_Task goal_. Lines before the one containing "obj.matrix_world = Matrix.Identity(4)" are excluded. Repeat that line and every line after it, exactly.

_Collected material_.
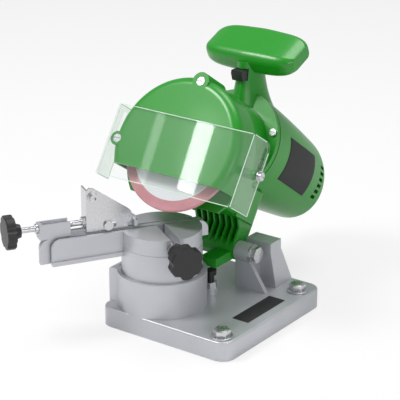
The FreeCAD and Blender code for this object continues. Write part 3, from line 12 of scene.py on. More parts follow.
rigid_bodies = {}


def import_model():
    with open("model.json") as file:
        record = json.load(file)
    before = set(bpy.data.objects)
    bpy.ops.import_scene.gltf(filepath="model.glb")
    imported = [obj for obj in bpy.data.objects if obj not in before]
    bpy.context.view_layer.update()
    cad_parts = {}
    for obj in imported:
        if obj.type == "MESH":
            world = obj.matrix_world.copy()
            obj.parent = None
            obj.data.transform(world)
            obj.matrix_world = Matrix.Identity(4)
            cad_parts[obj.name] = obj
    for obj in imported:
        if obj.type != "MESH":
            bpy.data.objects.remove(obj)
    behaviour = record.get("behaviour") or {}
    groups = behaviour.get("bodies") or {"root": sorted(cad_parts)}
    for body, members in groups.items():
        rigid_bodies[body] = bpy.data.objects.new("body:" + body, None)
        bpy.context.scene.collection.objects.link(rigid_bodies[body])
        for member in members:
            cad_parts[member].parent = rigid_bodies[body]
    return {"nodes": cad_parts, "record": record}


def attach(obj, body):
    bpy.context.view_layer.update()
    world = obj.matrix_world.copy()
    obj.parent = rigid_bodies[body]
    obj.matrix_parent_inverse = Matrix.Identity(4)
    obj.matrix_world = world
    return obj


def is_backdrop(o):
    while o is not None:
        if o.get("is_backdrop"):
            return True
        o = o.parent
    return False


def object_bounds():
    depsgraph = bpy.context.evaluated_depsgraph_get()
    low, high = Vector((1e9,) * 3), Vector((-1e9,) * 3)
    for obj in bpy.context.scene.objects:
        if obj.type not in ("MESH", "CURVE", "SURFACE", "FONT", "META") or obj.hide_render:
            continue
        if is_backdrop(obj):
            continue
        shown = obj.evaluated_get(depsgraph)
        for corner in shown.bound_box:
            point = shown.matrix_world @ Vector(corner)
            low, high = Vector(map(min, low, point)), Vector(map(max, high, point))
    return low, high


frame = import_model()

_Finished answer_.
            obj.matrix_world = Matrix.Identity(4)
            cad_parts[obj.name] = obj
    for obj in imported:
        if obj.type != "MESH":
            bpy.data.objects.remove(obj)
    behaviour = record.get("behaviour") or {}
    groups = behaviour.get("bodies") or {"root": sorted(cad_parts)}
    for body, members in groups.items():
        rigid_bodies[body] = bpy.data.objects.new("body:" + body, None)
        bpy.context.scene.collection.objects.link(rigid_bodies[body])
        for member in members:
            cad_parts[member].parent = rigid_bodies[body]
    return {"nodes": cad_parts, "record": record}


def attach(obj, body):
    bpy.context.view_layer.update()
    world = obj.matrix_world.copy()
    obj.parent = rigid_bodies[body]
    obj.matrix_parent_inverse = Matrix.Identity(4)
    obj.matrix_world = world
    return obj


def is_backdrop(o):
    while o is not None:
        if o.get("is_backdrop"):
            return True
        o = o.parent
    return False


def object_bounds():
    depsgraph = bpy.context.evaluated_depsgraph_get()
    low, high = Vector((1e9,) * 3), Vector((-1e9,) * 3)
    for obj in bpy.context.scene.objects:
        if obj.type not in ("MESH", "CURVE", "SURFACE", "FONT", "META") or obj.hide_render:
            continue
        if is_backdrop(obj):
            continue
        shown = obj.evaluated_get(depsgraph)
        for corner in shown.bound_box:
            point = shown.matrix_world @ Vector(corner)
            low, high = Vector(map(min, low, point)), Vector(map(max, high, point))
    return low, high


frame = import_model()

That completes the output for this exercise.